Third, keep your books open near you if you happen to study in the living room. If not, as soon as you hear your parents drive up, turn the TV off (remember to switch the channels!) and pretend that you came down, for a glass of water or something.

Fourth, be veerry paranoid. Listen for footsteps and other telling signs of the two forces. Switch off the TV at any given suspicious sound.

Last, but not least, TRY NOT TO LOOK GUILTY! Be calm. Relax. And remember not to freeze with the remote control in your hands like a doofus when they show up!


2- HAVE A SIBLING

Okay, so maybe it’s not something you can do, but for those of you who have a sister or brother I’d like to point out some things that will I’m sure help. Now, having a sibling involved in your little acts of deliberate disobedience depends on 3 factors:

Number 1: Do they like you?

This is the most important of the aforementioned 3 factors. If your brother or sister has sworn vengeance on you, there’s no way you can just do willy-nilly in the house. Surely the little brat (or older brat) would rat out on you! So I think in accordance to ‘be prepared’, one should be nice to their sibling, however nauseating it may be, if you want to choose a career in house-hold mayhem. Now, if your sibling and you like each other or can at least be civil with each other, you have the advantage of an alibi. It’s the age-old, ‘you scratch my back, I scratch yours’ concept of helping each other out. Although, in order to make sure it doesn’t backfire on you, you gotta be sure not to piss each other off too much! If it comes down to it, be sure you have discriminating evidence against your sibling for blackmailing purposes; but then that’s another thing and I’m not going to go into that..yet.

Number 2: Do you have the same interests?

Although this isn’t necessarily important, it has the ability of: providing more fun for the parties involved; giving each other courage knowing, you’ve found an ally in your own blood and getting out of trouble in the nick of time when you’re working together to achieve the same goal.

Number 3: Are they impervious to torture?

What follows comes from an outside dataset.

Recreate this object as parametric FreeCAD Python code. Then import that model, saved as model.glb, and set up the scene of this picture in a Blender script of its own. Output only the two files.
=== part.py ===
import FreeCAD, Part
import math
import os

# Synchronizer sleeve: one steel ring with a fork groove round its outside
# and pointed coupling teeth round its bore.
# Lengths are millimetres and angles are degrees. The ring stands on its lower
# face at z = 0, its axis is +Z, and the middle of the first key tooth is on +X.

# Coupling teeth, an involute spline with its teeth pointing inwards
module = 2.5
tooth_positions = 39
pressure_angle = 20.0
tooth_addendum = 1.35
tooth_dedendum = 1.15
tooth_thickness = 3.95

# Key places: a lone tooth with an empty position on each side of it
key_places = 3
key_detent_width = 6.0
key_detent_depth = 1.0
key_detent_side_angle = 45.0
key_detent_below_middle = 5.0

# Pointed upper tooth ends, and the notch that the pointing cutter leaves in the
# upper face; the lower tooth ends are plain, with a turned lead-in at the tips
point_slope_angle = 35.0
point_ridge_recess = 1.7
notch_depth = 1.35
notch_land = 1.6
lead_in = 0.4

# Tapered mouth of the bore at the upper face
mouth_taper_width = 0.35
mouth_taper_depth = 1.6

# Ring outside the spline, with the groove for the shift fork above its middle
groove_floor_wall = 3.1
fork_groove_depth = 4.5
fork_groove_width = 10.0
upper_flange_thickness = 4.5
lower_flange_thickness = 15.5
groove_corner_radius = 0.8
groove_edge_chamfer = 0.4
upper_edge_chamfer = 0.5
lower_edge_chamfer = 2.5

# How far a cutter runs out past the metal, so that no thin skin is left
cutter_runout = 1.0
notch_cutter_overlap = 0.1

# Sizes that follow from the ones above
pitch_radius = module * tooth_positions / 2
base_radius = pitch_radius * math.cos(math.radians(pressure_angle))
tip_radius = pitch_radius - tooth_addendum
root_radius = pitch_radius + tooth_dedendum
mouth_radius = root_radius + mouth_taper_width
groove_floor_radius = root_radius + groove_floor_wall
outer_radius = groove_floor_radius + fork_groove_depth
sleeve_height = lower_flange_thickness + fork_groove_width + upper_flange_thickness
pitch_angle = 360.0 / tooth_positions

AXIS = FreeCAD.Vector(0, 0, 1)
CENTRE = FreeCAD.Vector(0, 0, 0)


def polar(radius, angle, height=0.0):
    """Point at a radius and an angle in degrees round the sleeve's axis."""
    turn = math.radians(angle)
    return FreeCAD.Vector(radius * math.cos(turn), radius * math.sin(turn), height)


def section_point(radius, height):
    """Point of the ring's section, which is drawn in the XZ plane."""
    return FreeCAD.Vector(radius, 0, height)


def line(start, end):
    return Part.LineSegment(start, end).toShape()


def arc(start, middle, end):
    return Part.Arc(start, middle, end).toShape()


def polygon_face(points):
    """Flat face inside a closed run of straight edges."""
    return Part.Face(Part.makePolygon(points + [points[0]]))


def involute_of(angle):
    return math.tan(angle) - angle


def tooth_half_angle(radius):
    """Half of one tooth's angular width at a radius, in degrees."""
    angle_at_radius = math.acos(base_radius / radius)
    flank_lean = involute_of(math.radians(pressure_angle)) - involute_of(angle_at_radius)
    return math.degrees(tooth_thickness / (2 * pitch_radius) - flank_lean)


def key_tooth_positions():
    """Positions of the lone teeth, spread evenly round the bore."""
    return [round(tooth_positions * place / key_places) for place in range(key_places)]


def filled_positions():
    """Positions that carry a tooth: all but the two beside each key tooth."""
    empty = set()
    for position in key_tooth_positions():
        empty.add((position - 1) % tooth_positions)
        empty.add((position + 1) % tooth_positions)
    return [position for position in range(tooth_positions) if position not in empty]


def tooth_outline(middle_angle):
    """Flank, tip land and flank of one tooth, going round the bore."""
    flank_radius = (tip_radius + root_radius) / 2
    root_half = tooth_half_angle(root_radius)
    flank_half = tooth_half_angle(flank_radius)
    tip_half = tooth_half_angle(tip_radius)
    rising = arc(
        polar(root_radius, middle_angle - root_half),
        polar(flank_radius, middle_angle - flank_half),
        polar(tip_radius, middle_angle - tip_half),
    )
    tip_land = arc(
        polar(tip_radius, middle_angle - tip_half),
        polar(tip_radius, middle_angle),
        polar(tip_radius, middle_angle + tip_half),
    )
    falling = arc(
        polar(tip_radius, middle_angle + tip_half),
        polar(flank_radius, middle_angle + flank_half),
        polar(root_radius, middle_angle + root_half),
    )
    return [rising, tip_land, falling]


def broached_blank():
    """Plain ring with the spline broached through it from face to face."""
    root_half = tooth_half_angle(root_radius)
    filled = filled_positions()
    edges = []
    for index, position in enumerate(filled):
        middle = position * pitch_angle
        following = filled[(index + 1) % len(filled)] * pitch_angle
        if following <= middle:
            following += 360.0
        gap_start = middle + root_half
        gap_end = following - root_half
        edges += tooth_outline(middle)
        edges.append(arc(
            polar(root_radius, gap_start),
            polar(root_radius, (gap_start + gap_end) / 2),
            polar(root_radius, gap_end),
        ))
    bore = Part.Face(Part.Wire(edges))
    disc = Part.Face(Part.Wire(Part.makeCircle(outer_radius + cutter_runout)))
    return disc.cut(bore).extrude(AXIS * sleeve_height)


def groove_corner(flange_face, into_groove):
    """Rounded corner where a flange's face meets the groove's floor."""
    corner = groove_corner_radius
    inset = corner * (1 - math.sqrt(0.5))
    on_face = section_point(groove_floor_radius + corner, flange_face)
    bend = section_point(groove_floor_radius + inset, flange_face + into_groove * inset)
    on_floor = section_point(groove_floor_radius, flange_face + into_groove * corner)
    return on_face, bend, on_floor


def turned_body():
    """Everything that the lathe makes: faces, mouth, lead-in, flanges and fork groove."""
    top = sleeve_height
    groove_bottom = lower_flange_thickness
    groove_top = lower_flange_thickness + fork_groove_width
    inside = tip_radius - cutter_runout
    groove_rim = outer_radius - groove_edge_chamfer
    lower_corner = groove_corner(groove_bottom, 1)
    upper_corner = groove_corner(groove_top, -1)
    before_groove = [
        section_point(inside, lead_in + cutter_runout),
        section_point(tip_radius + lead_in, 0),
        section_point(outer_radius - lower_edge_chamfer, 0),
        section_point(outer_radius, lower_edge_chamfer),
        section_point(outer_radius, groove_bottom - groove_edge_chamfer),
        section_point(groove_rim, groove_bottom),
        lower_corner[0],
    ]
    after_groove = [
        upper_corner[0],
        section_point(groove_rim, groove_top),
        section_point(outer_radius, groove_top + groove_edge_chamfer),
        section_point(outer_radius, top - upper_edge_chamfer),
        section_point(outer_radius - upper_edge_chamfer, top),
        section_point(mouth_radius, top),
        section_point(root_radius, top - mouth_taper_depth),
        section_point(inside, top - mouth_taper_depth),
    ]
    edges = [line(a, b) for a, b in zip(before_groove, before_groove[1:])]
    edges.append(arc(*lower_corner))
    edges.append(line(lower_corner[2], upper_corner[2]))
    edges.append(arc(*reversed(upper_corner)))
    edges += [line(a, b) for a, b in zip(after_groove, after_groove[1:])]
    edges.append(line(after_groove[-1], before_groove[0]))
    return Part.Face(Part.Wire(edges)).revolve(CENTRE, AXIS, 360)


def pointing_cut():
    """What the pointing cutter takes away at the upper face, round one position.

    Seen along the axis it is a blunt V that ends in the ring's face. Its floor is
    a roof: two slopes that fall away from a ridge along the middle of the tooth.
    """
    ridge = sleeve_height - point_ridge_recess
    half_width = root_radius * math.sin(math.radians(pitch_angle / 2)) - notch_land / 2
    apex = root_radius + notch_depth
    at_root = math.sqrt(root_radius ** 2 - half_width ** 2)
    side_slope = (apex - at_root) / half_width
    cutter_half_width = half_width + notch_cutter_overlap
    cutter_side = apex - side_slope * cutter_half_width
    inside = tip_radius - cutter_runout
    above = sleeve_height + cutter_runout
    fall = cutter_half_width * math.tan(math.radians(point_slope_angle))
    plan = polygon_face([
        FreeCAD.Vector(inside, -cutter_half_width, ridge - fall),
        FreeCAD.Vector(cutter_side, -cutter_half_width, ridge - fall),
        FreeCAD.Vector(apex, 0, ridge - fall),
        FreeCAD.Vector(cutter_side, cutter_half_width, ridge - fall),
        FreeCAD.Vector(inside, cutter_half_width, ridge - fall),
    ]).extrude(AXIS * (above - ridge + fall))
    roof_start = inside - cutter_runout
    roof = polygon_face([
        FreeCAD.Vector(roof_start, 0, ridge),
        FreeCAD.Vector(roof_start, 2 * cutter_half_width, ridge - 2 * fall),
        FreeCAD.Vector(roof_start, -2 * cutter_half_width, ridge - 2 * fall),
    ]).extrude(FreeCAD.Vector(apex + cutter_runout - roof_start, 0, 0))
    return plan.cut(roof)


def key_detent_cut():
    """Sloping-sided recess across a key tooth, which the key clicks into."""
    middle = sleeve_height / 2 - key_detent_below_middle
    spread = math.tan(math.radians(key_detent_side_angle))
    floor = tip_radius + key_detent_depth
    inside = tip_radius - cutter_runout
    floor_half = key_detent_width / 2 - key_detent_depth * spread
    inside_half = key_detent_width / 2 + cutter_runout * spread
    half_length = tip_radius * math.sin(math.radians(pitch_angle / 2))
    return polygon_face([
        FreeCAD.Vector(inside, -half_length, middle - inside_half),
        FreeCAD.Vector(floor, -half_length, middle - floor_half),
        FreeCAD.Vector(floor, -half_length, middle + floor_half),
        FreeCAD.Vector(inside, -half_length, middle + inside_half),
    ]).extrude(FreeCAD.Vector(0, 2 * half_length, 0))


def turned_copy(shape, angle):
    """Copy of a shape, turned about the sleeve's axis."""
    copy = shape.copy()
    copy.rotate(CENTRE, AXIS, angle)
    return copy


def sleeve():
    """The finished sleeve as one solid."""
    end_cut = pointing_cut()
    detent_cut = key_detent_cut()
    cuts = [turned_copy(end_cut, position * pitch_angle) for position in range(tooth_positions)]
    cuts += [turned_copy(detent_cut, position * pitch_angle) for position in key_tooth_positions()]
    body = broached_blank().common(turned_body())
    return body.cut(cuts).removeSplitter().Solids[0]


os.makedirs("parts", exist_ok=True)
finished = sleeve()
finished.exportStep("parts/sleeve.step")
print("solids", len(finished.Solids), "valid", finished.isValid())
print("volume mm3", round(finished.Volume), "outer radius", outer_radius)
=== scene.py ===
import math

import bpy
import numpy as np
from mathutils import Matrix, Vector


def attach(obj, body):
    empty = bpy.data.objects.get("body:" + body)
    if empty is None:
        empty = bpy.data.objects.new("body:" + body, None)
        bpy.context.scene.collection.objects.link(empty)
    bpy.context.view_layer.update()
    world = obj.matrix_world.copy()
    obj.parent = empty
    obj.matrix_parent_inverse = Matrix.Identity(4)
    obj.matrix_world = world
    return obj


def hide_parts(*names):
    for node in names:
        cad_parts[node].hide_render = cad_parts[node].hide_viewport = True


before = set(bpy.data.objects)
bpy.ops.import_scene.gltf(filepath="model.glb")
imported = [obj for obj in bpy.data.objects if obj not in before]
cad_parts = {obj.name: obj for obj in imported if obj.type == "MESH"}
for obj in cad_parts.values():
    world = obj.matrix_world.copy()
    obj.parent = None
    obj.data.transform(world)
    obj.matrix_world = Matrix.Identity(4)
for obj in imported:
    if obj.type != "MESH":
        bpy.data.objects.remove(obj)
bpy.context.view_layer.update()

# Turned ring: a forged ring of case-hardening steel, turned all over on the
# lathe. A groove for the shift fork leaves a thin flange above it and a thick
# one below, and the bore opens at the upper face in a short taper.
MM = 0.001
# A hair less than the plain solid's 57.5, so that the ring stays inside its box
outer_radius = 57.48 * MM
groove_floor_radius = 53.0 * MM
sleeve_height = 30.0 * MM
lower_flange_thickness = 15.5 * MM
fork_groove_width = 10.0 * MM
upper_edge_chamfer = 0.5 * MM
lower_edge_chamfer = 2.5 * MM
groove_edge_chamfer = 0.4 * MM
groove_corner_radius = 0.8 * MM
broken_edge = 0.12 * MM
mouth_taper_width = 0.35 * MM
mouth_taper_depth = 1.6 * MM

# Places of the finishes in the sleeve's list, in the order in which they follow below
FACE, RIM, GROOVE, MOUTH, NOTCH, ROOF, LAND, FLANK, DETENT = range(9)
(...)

So they might like you a lot and may share the same interests as you, but how strong are they when confronted? It’s a bit difficult when you can’t even hate the little snots responsible for it when you land in trouble because they caved under questioning. You know they didn’t do it on purpose, but just can’t help making violent gestures with your hands whenever you see them and then you end up guilt-ridden. In order to avoid feeling like that, be sure your partner-in-crime is up to the dangers of the task ahead. If you feel like your sibling lacks in this category, I strongly recommend that you not include him/her in your misdemeanors, unless you are super confident that you won’t leave evidence for the ‘enemy’ to find and question.

Me? I have an older sister and although we both kinda keep to ourselves, we happen to like the same stuff, so it’s great when our parents are out. We totally got each other’s backs, although it’s mainly ‘cause we just don’t like the sound of mum shouting. At all.